Debt From The Marriage

Brace yourself for the very real possibility that your boyfriend will be coming out of the divorce in debt. Things that were accrued during the marriage have to be split jointly. Most often if there is a house or condo involved it will have to be put up for sale, unless one party can "buy out" the other party. After almost a year since his divorce has been final, my boyfriend had to file bankruptcy. This is a reality for a lot of young couples that jumped into things like buying houses, using credit cards, and buying new cars. Discussing the finances with your boyfriend will at least give you an idea of where you stand. You definitely don't want to be getting yourself into a situation you can't financially handle.
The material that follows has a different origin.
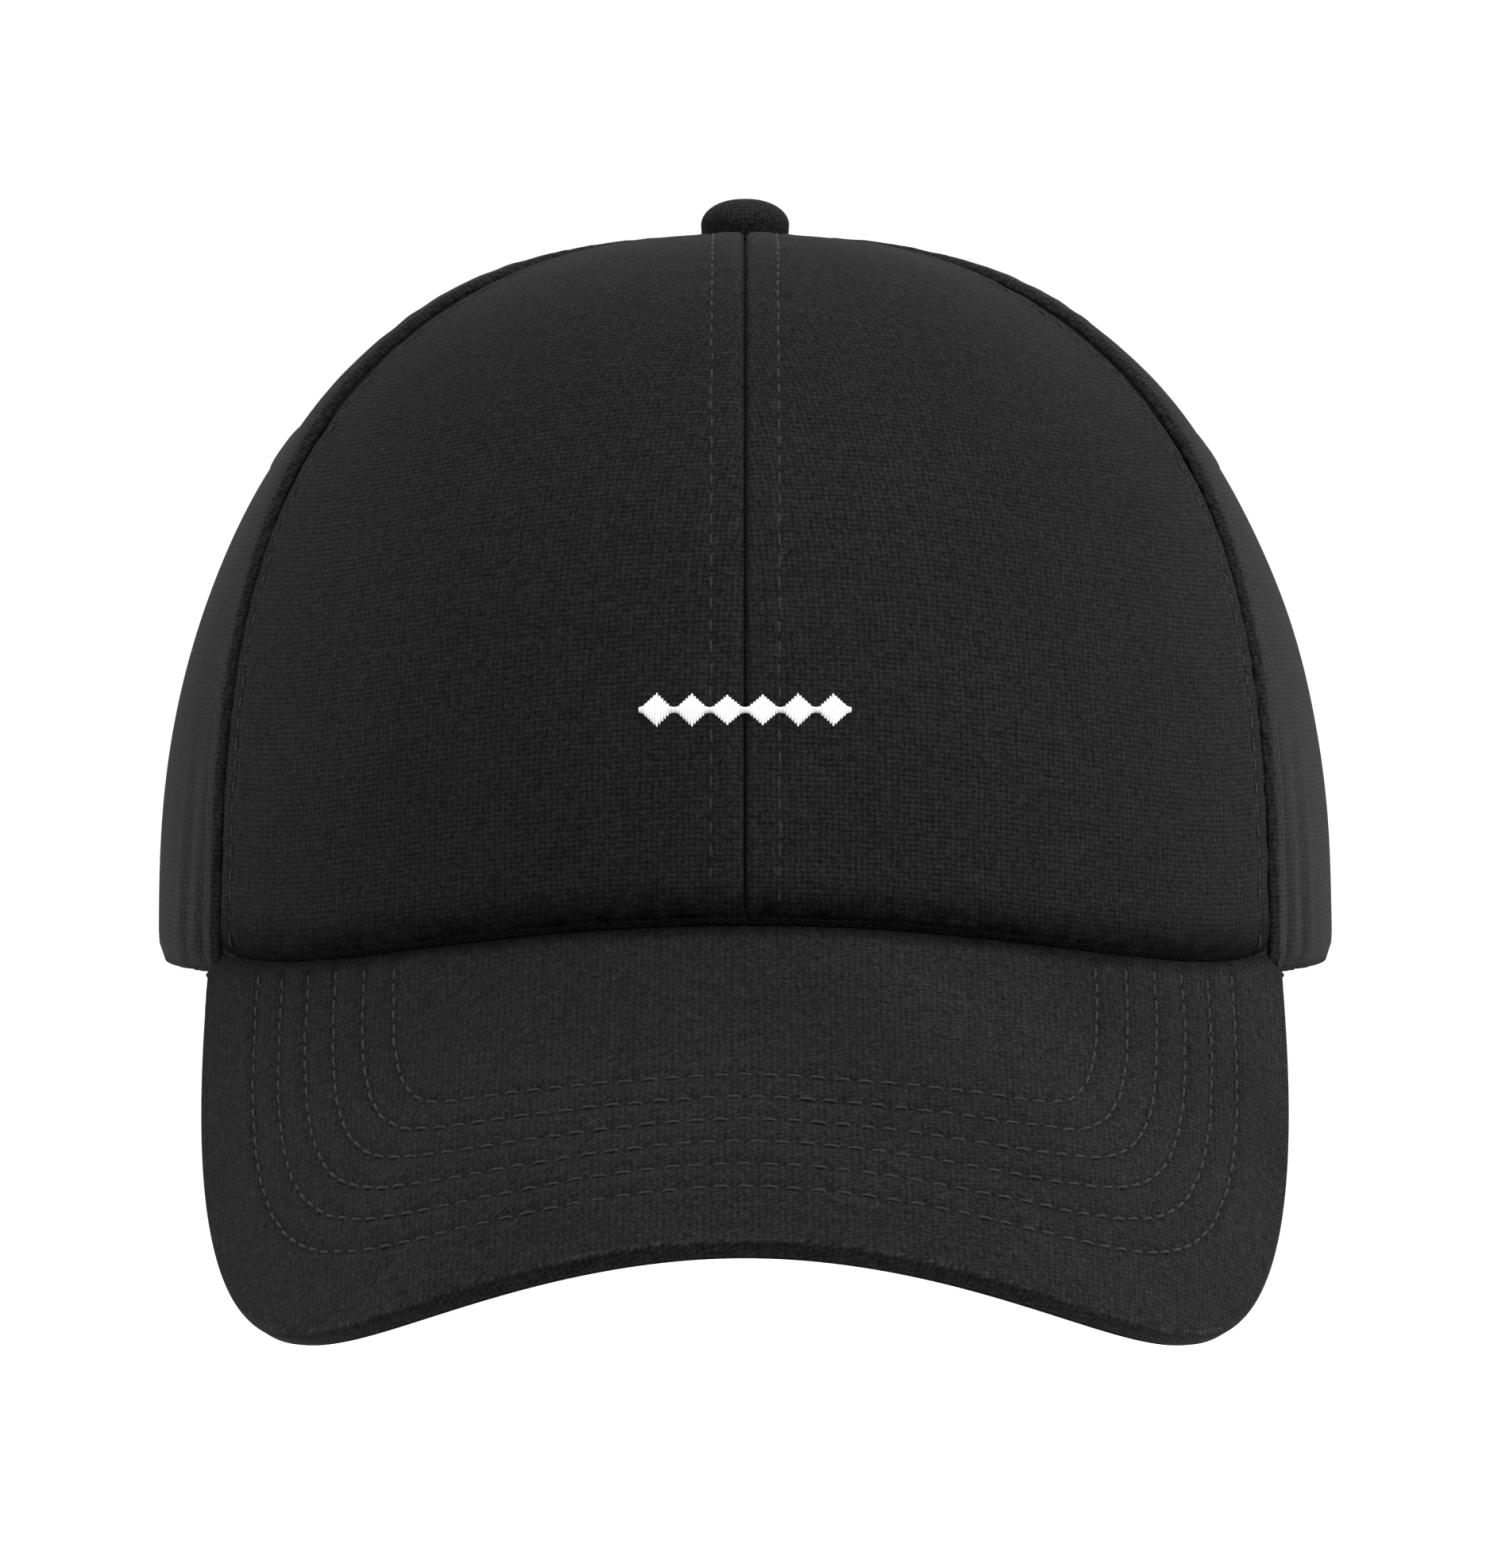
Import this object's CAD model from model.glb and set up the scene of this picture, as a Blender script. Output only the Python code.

Living With Being His "Second"

This is where you really need to look at yourself. Can you handle not having a wedding in a church (if his religion bars him from doing so)? At first, I assumed dealing with the "minor details" would not be such a huge deal. I learned quickly that some of the stuff I would be missing out on would give me feelings of resentment towards his ex-wife. Of course not all women may be as petty as I was, but it is something to consider, especially if marrying him will be your first marriage.

None of these things will be pleasant to conquer, especially hearing the "opinions" of others regarding your relationship. The end of the divorce signals the beginning of your new life. If you can stick it out with your man through the struggles divorce will throw your way, you can conquer anything else. Remember with every ending there is a beautiful new beginning.